(Stored items from a collection)
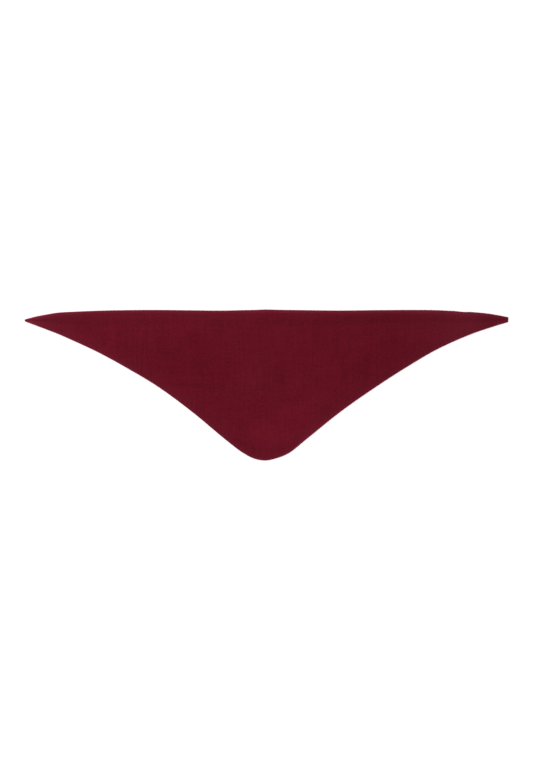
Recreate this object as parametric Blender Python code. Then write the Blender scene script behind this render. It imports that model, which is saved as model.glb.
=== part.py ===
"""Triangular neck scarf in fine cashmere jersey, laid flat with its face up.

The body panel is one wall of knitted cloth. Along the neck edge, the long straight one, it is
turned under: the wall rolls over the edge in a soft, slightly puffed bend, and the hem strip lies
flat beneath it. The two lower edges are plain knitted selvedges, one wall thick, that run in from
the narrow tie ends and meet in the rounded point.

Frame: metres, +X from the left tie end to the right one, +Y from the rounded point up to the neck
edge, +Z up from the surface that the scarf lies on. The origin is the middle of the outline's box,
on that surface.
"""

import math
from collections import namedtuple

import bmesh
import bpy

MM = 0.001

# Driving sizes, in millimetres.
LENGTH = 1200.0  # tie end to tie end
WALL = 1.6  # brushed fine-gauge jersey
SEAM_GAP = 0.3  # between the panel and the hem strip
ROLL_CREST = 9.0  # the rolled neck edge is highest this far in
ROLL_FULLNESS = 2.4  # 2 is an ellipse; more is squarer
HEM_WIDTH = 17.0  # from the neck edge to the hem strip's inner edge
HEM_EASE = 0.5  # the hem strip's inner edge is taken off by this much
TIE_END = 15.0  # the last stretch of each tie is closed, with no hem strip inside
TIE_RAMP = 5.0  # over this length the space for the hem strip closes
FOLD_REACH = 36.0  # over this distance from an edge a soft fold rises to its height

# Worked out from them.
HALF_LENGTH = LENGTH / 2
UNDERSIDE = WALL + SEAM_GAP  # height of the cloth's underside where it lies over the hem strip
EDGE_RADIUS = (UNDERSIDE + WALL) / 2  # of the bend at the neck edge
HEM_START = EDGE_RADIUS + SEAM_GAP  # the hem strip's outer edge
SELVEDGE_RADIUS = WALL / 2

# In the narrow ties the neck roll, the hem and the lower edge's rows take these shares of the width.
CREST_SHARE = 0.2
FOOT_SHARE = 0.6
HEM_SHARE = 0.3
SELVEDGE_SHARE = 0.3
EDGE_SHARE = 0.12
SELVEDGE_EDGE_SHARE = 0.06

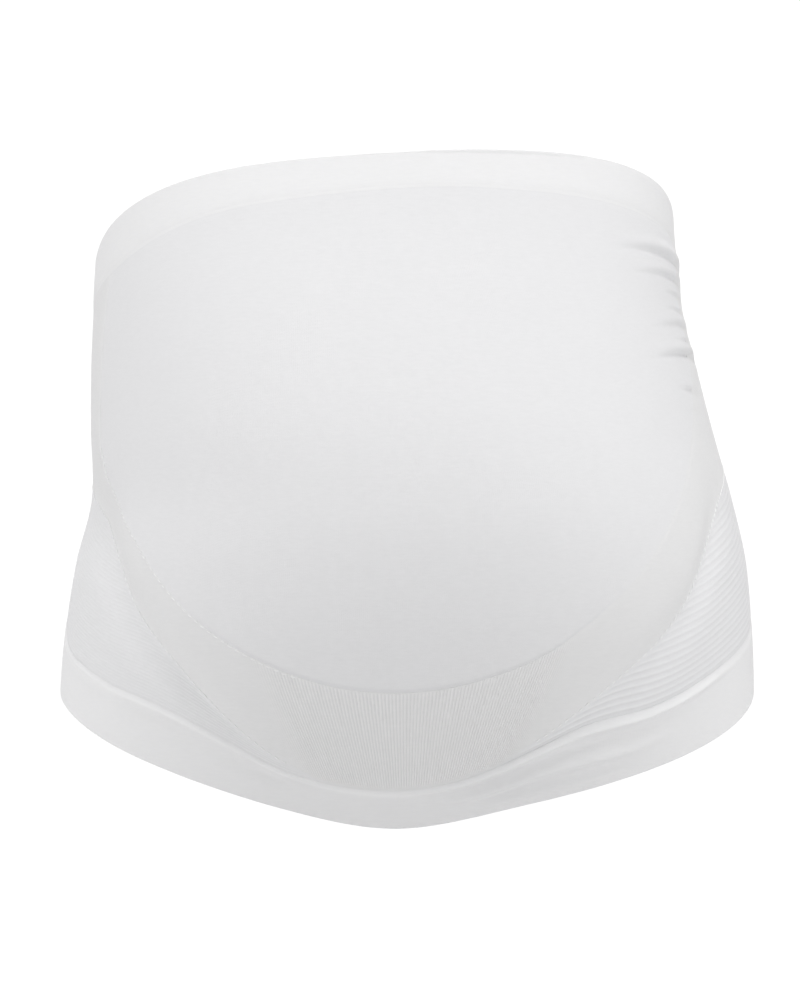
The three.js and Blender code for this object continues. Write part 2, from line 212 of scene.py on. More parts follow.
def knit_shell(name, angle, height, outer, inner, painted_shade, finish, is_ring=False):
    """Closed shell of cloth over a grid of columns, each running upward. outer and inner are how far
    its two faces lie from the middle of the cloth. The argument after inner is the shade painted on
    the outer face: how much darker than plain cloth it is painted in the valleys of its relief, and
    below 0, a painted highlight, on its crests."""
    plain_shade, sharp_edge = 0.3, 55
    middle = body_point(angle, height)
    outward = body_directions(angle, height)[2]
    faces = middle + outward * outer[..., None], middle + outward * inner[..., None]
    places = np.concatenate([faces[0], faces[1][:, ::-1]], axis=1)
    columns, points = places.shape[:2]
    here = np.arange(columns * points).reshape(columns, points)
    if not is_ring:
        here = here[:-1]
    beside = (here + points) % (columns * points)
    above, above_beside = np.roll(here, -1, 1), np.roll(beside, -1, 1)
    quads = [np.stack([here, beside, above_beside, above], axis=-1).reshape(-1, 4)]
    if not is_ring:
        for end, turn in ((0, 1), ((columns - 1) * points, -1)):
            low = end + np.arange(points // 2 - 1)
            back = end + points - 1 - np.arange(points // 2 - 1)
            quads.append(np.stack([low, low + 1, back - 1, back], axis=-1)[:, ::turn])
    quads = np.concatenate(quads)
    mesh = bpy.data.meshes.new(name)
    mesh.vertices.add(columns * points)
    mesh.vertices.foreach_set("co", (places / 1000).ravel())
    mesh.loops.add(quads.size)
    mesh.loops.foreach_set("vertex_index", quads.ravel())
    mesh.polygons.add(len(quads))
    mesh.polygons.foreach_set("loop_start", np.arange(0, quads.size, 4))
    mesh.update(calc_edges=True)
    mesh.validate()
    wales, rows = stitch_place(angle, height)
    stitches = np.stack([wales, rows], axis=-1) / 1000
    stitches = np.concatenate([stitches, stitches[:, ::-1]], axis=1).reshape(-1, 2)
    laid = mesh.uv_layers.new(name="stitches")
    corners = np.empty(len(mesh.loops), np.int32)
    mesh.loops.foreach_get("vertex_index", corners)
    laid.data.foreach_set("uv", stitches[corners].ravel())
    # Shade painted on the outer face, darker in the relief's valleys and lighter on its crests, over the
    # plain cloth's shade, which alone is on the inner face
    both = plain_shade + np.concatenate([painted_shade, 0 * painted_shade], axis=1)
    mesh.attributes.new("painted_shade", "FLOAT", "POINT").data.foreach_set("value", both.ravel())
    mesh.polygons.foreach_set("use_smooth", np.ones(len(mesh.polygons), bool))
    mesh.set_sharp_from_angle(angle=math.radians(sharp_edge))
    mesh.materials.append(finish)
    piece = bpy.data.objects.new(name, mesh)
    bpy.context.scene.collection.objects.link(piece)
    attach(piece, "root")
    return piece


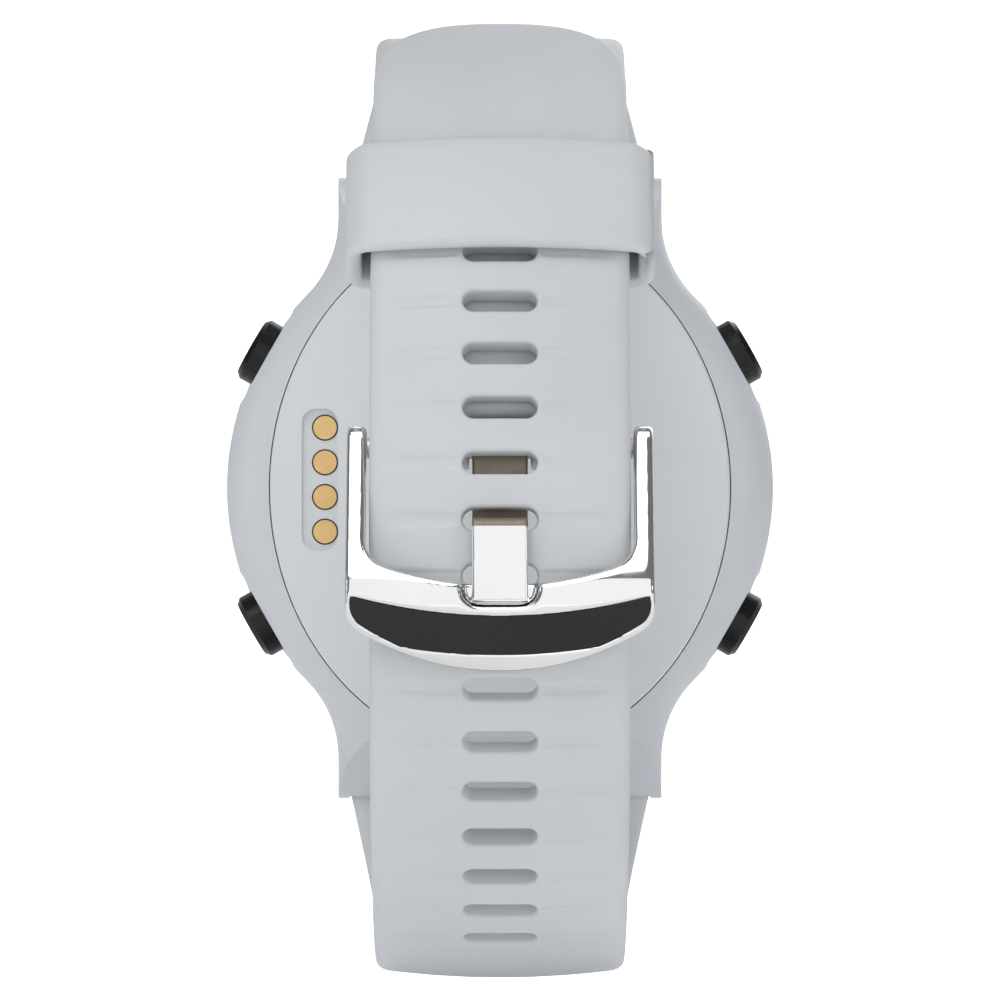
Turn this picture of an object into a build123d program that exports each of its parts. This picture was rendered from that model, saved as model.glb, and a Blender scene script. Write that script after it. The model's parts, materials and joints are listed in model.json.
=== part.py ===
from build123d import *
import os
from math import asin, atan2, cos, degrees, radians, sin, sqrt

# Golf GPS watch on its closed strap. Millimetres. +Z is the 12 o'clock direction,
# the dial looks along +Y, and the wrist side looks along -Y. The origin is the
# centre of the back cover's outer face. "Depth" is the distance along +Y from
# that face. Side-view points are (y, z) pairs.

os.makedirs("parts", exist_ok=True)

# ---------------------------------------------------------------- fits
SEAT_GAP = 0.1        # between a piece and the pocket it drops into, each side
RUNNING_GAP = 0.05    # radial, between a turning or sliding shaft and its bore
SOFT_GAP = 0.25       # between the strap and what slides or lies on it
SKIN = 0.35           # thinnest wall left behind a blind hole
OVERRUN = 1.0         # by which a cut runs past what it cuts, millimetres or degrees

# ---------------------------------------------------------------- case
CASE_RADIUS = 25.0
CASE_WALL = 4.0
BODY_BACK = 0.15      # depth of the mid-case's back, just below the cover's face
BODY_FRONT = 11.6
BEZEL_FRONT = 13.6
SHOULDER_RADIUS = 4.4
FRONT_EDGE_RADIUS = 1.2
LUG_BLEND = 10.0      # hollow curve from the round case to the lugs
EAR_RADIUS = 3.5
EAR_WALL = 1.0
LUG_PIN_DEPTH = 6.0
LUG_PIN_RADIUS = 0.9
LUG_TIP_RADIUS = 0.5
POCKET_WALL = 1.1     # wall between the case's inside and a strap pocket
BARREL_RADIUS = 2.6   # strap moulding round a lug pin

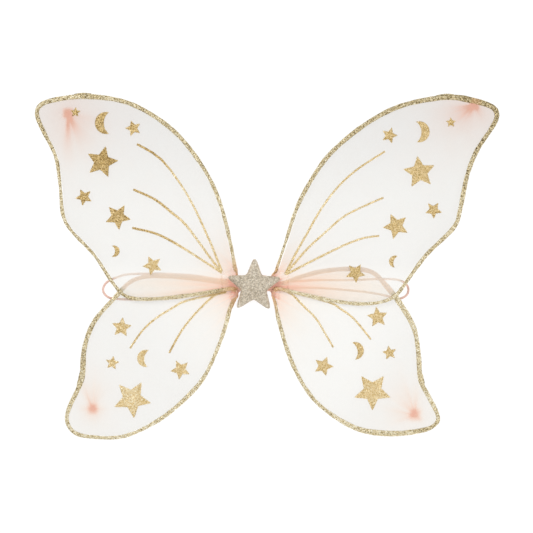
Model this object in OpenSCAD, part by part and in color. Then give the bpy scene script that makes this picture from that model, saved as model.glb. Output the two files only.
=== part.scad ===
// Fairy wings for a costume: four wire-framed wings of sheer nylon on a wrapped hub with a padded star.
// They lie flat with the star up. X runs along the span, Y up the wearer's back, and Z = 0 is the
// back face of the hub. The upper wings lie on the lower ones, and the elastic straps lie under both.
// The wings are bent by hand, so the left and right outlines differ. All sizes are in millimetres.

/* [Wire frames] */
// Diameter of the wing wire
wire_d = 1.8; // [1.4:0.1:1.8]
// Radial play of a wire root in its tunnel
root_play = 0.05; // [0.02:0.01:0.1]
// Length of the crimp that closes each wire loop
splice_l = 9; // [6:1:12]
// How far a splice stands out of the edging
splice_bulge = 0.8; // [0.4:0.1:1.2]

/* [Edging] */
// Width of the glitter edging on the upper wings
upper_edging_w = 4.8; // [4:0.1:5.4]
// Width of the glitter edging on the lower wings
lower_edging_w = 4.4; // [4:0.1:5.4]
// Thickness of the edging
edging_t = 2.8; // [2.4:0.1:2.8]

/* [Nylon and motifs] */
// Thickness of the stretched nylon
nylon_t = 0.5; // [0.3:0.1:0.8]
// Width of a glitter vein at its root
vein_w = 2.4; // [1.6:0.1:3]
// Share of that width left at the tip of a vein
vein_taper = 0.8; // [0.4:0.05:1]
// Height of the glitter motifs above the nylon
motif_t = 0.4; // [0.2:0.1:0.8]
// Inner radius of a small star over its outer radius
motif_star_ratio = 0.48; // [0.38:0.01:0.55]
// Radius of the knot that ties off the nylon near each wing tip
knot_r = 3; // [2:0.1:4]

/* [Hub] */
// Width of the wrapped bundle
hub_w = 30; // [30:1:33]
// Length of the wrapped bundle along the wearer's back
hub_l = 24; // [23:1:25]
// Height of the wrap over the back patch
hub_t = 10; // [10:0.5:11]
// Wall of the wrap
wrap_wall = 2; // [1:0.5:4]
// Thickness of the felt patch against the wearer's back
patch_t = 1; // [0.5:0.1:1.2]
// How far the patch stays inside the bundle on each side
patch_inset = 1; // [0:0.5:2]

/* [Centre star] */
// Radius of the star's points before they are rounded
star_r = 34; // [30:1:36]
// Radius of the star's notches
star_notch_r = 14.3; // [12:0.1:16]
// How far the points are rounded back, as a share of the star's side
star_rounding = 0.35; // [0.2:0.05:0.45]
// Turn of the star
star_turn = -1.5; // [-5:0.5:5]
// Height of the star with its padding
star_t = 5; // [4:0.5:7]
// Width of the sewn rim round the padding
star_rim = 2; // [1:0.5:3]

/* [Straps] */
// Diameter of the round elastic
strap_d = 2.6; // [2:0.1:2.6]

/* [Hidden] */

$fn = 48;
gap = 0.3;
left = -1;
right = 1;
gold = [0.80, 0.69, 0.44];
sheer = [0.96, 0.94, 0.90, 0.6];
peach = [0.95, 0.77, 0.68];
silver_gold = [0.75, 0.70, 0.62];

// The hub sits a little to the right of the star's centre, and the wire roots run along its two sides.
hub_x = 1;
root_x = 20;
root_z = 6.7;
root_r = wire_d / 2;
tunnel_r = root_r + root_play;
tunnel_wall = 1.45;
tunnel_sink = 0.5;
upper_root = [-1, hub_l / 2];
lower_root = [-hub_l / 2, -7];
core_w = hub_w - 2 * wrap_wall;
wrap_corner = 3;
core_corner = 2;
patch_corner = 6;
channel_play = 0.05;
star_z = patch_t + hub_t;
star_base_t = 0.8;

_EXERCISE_
Beginning at the top of the data, please return every line until and including the line containing "SELVEDGE_RADIUS = WALL / 2", copied exactly, and nothing past it.

_RESPONSE FOR THIS EXERCISE_
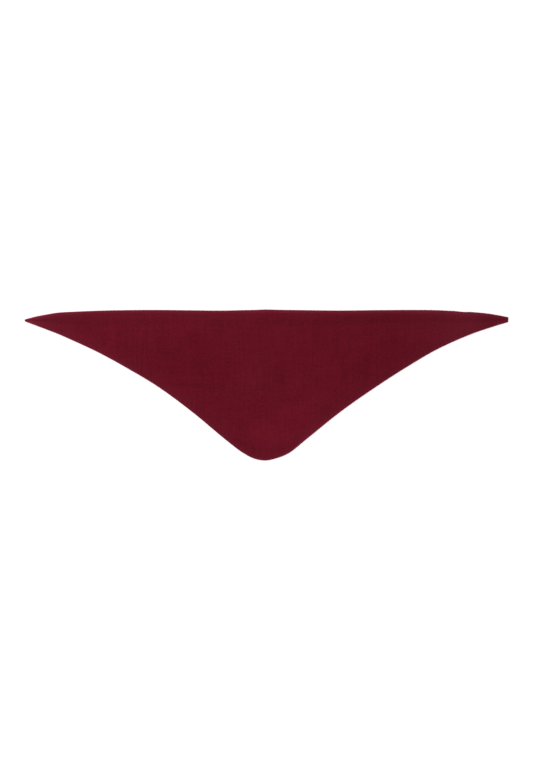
Recreate this object as parametric Blender Python code. Then write the Blender scene script behind this render. It imports that model, which is saved as model.glb.
=== part.py ===
"""Triangular neck scarf in fine cashmere jersey, laid flat with its face up.

The body panel is one wall of knitted cloth. Along the neck edge, the long straight one, it is
turned under: the wall rolls over the edge in a soft, slightly puffed bend, and the hem strip lies
flat beneath it. The two lower edges are plain knitted selvedges, one wall thick, that run in from
the narrow tie ends and meet in the rounded point.

Frame: metres, +X from the left tie end to the right one, +Y from the rounded point up to the neck
edge, +Z up from the surface that the scarf lies on. The origin is the middle of the outline's box,
on that surface.
"""

import math
from collections import namedtuple

import bmesh
import bpy

MM = 0.001

# Driving sizes, in millimetres.
LENGTH = 1200.0  # tie end to tie end
WALL = 1.6  # brushed fine-gauge jersey
SEAM_GAP = 0.3  # between the panel and the hem strip
ROLL_CREST = 9.0  # the rolled neck edge is highest this far in
ROLL_FULLNESS = 2.4  # 2 is an ellipse; more is squarer
HEM_WIDTH = 17.0  # from the neck edge to the hem strip's inner edge
HEM_EASE = 0.5  # the hem strip's inner edge is taken off by this much
TIE_END = 15.0  # the last stretch of each tie is closed, with no hem strip inside
TIE_RAMP = 5.0  # over this length the space for the hem strip closes
FOLD_REACH = 36.0  # over this distance from an edge a soft fold rises to its height

# Worked out from them.
HALF_LENGTH = LENGTH / 2
UNDERSIDE = WALL + SEAM_GAP  # height of the cloth's underside where it lies over the hem strip
EDGE_RADIUS = (UNDERSIDE + WALL) / 2  # of the bend at the neck edge
HEM_START = EDGE_RADIUS + SEAM_GAP  # the hem strip's outer edge
SELVEDGE_RADIUS = WALL / 2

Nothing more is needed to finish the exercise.